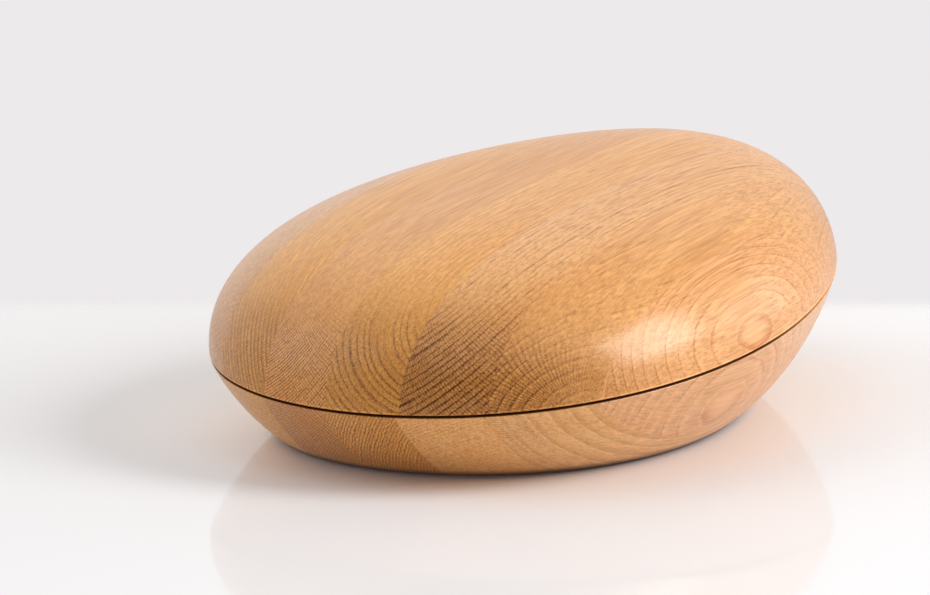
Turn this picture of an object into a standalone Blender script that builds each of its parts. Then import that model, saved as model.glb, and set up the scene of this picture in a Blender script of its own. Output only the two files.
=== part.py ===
"""Lidded wooden bowl, a pebble of edge-glued oak staves that parts along a slanting seam.

Metres, +Z up. The origin is on the floor, under the middle of the seam. +X runs along the
staves, towards the end where the seam lies higher, and +Y runs across them. A point of the
pebble is first worked out on the seam, as a distance along it, across it and square to it.
"""

import math

import bmesh
import bpy
import numpy as np
from mathutils import Matrix, Vector

# Plan of the pebble at the seam: an ellipse that narrows towards +X
HALF_LENGTH = 0.175
HALF_WIDTH = 0.118
NARROWING_SHARE = 0.18

# The seam between lid and bowl
SEAM_HEIGHT = 0.0487
SEAM_TILT = math.radians(5.1)
SEAM_GAP = 0.001
EASED_EDGE = 0.0007

# Lid: how high it stands on the seam, how its side and crown bend, and how far its top leans
LID_RISE = 0.054
LID_SIDE_POWER = 2.13
LID_CROWN_POWER = 3.39
LID_LEAN_ALONG = 0.002
LID_LEAN_ACROSS = 0.0055
LID_THICKNESS = 0.0125

# Bowl: the depth its side would reach with no floor, how it bends, and how far it leans
BOWL_DEPTH = 0.062
BOWL_SIDE_POWER = 1.107
BOWL_FOOT_POWER = 4.68
BOWL_LEAN_ALONG = 0.0145
BOWL_LEAN_ACROSS = 0.008
FOOT_EASING = 0.0015

# Hollow of the bowl, with a level bottom
BASE_THICKNESS = 0.0115
HOLLOW_SIDE_POWER = 1.6
HOLLOW_FLOOR_POWER = 5.5

# Rim: the lid's lip goes round the bowl's tongue
WALL = 0.013
LIP = 0.006
TONGUE_HEIGHT = 0.0055
TONGUE_CLEARANCE = 0.0006
SEAT_CLEARANCE = 0.0003

# Staves: the two outer ones have their own widths, and the ones between share the rest
FIRST_STAVE = 0.0476
LAST_STAVE = 0.0209
INNER_STAVES = 5
BOWL_STAVE_SHIFT = 0.0022

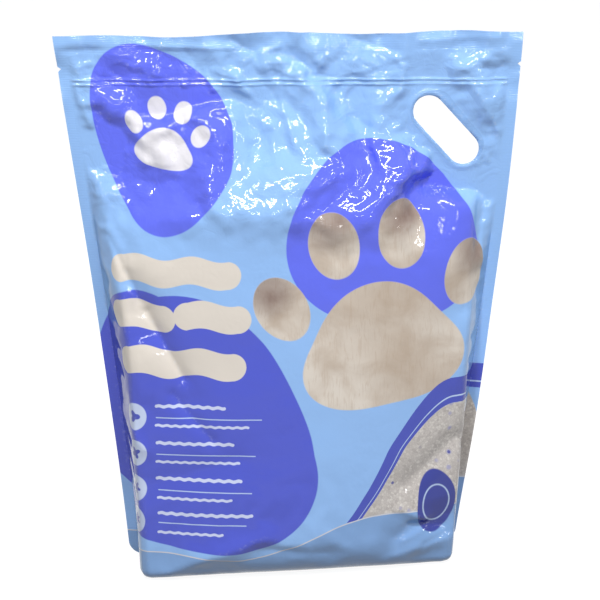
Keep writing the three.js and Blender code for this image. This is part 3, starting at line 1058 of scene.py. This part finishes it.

■ WHAT YOU SHOULD DO: Repeat verbatim the opening run of entries, ending with the line that contains "a slanting seam.".

■ FULL SOLUTION:
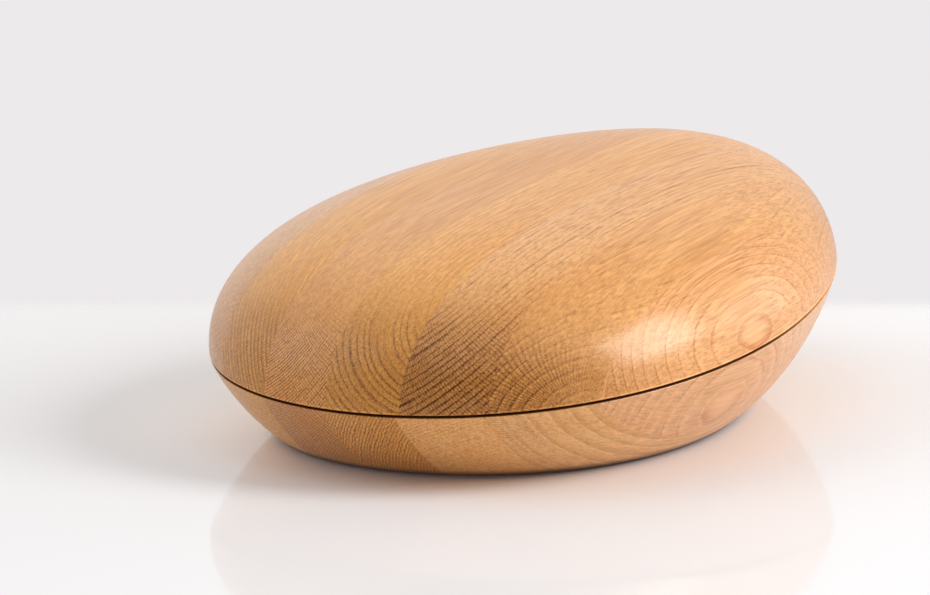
Turn this picture of an object into a standalone Blender script that builds each of its parts. Then import that model, saved as model.glb, and set up the scene of this picture in a Blender script of its own. Output only the two files.
=== part.py ===
"""Lidded wooden bowl, a pebble of edge-glued oak staves that parts along a slanting seam.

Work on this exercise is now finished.